すぐに周りが口を出し、▲4三金では▲4三銀で詰みだったという。以下△同玉に▲5二銀(参考図)が好手で、△3二玉は▲4三角以下、△5四玉は▲3二角で、いずれも後手玉は詰みだった。

しかしこの将棋を負けるとは……。まだ1勝3敗からだったからいいが、これが2勝2敗からの負けだったら、戦犯モノである。
これで1回戦は「●」。ペンクラブらしい出だしである。
休む間もなく、2回戦。相手は丸紅OKI2で、なかなかの強豪である。こちらのオーダーは、大将は引き続き私。以下藤宮氏、山野氏、星野氏、Kan氏の布陣となった。
2回戦も私が後手。

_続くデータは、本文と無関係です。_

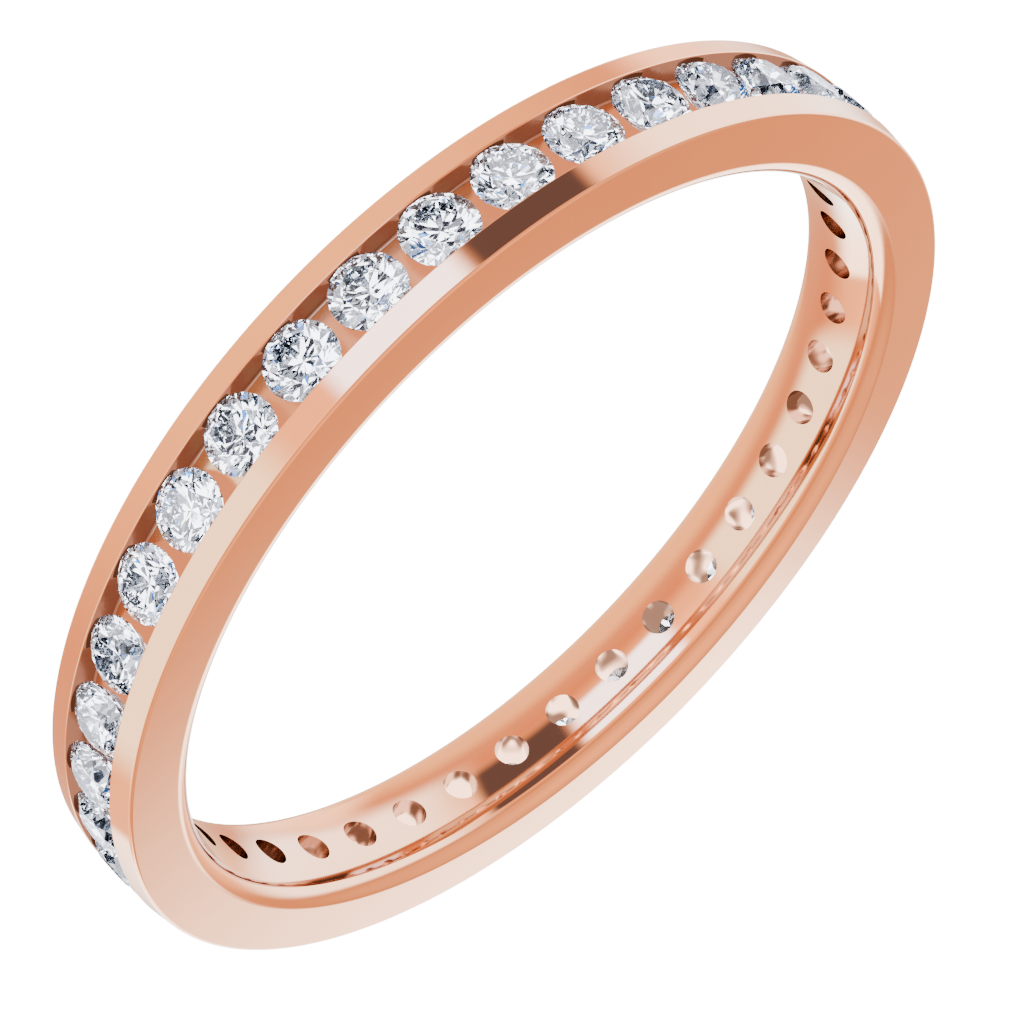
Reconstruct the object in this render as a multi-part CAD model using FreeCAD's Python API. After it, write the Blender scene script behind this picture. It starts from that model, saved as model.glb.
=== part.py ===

私はまたも中飛車に振った。数手進み、辺りを蛸島彰子女流六段が見回っているのが見える。ぜひ私の将棋を見てもらいたかったが、それは叶わなかった。

さて第1図で私は△6四歩なら無難だが、▲6八銀上との交換は先手のほうが得をしていると思った。そこで△4五歩と仕掛けたが、▲4五同歩△5五歩▲同歩△同飛に▲4八飛(第2図)となり、現実の1歩損は後手が面白くなかった。

▲4六歩が突いてあるのに△4五歩はやはり無理筋だった。第2図で私は△5四飛と整え、▲3三角成△同桂。ここで▲6五角と強攻されても自信がなかったが、先手氏は▲6八金上。これも落ち着いた手で、ここから苦しい戦いが続く。
そのまま終盤まで進み私が敗勢だったが、そこで先手氏が▲8三銀△同玉▲8四馬△同玉▲8二金、と必至?を掛けてきたのが躓きの元。直後の△9四歩で受けが利いたのが先手氏の誤算だった。
それでも先手氏の勝ちだったが、20秒の秒読みでは正着を続けるのは難しい。やがて先手氏が謝り、最後は私の辛勝となった。
しかしほかの成績は、藤宮氏が勝って2勝としたが残りの3名がバタバタと負け、2勝3敗。チーム2連敗で、例年通りの成績になってしまった。